Pizzadog is a dog. Which means he watches people without really understanding what they’re doing, wanders around smelling stuff, and sometimes coming across interesting things. Like a dead guy on the roof. Pizzadog can smell the cordite from the bullet, and smell another guy who was there who went down the fire escape, so he wanders after the smell to a dumpster and – hey, pizza! So anyway, then he hears a familiar sound, and sees some douchebags in tracksuits who say “Bro” a lot, and who call him by a name he kinda remembers… but he also remembers that they were douchebags, so, you know,fuck that, and he takes off. Then he sees some other stuff, and then – hey! Female in heat! And after that, he hears those bro-bags again, and this time maybe it’s time to get them the hell off his territory. Then his buddy and his girlfriend come home, and Pizzadog has to make a decision… but being a dog, he doesn’t exactly spend a lot of time thinking about it.

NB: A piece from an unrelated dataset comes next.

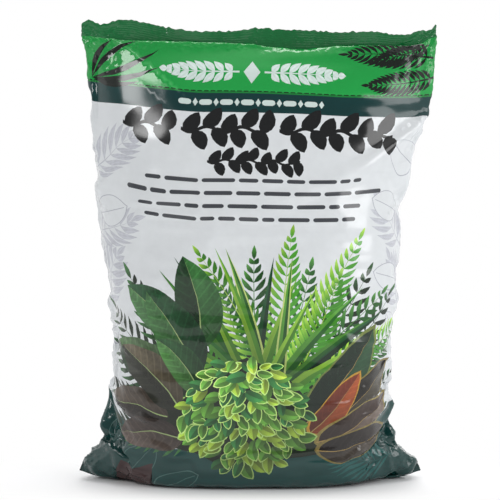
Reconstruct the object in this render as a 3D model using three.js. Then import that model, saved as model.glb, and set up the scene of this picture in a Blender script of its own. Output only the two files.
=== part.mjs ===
// A sealed five litre film bag of potting compost that stands on its folded bottom end.
// Film and contents are one solid, because the bag can't be seen into.
// Millimetres, +Z up, the printed front faces -Y.
import * as THREE from "three";

// The film tube and the height that it stands at.
const FILM_WIDTH = 262; // flat width of the tube, which the top seal keeps
const STANDING_HEIGHT = 341;
const FIN_HEIGHT = 11; // strip of sealed film above the seal line
const FIN_THICKNESS = 1; // two crimped layers
const SIDE_CREASE_THICKNESS = 1.6; // the tube's own fold, down each side

// Heights above the floor at which the outline changes.
const EAR_TIP_HEIGHT = 8.5;
const EAR_ROOT_HEIGHT = 40;
const WAIST_HEIGHT = 92;
const BELLY_HEIGHT = 165;
const NECK_HEIGHT = 215;
const CORNER_HEIGHT = 270; // the film hangs nearly flat above it
const SHOULDER_HEIGHT = 308;
const CREST_HEIGHT = 324; // top of the rounded shoulder, in front of the seal
const VALLEY_DEPTH = 5; // the seal line lies this far below the crest

// Reach of the side edges from the middle, seen from the front.
const LEFT_FOOT = 99;
const LEFT_EAR = 126;
const LEFT_EAR_ROOT = 112;
const LEFT_WAIST = 102.5;
const LEFT_BELLY = 109;
const LEFT_NECK = 114.5;
const LEFT_CORNER = 117;
const RIGHT_FOOT = 99;
const RIGHT_EAR = 126;
const RIGHT_EAR_ROOT = 109;
const RIGHT_WAIST = 106;
const RIGHT_BELLY = 111;
const RIGHT_NECK = 111.5;
const RIGHT_CORNER = 131.5;
const TOP_LEAN = 6.5; // the top seal sits this far to the right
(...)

Look, this isn’t a book that’s about its story. It is a story about a dog, and therefore it’s a string of events interrupted by blackouts; dogs don’t spend a lot of time thinking about cause and effect. It is, instead, an experiment in visual storytelling, where Fraction and Aja try to put us into the head of a mutt. So we get a lot of abstract, black and white line drawings of spaces that look almost like blueprints, with strips of colored art to give us readers a more friendly view into Pizzadog’s world. Pizzadog recognizes names as words he’s heard before, and he knows that a couple of those words mean him, but the creative team shows us that Pizzadog sees people as a combination of smells, abstract faces and memory impressions, and they show us this with spiffy little flowcharts of shapes indicating those sense memories. It’s a cool way to put the reader in the head of a dog, and not a gimmick I’ve seen before.

The dialogue, such as it is, helps sell the illusion. Each human character’s dialogue bubbles are filled with scratches instead of words, with just keywords that Pizzadog has heard and has a context for in plain English. It kinda reminds me of that olf Far Side cartoon, where the dog only knows his own name while everyone other word is just, “blah,” but it works… and there’s a panel featuring Pizzadog’s former owners that, once you realize that the only words they say that Pizzadog knows are “idioto” and “bro,” will tell you more about why the dog hates them more than any combination of flowchart symbols. Overall, it all tells the reader all about Pizzadog without almost a single word, and it is really, really fucking compelling.

And the thing is, even these disconnected events that happen to the dog advance the overall plot of the Hawkeye series. Even with various interludes and almost no words, we see the Russians closing in on Hawkeye, Clint and Kate trying to keep some semblence of a relationship going… and the aftermath of those efforts. So the overall effect is really pretty remakable: a comic book with almost no narrative that advances the narrative. It’s a hell of an accomplishment.

But you don’t need to have any idea what’s been happening in Hawkeye to enjoy this issue… and you should enjoy this issue. It uses the comic form to fully use both the writing and the art to tell a unique story, and the experience of pulling it all together in your head to follow it was one of the most interesting and fulfilling experiences I’ve had reading a comic book in a long time.

Plus, Pizzadog is awesome. Check this one out.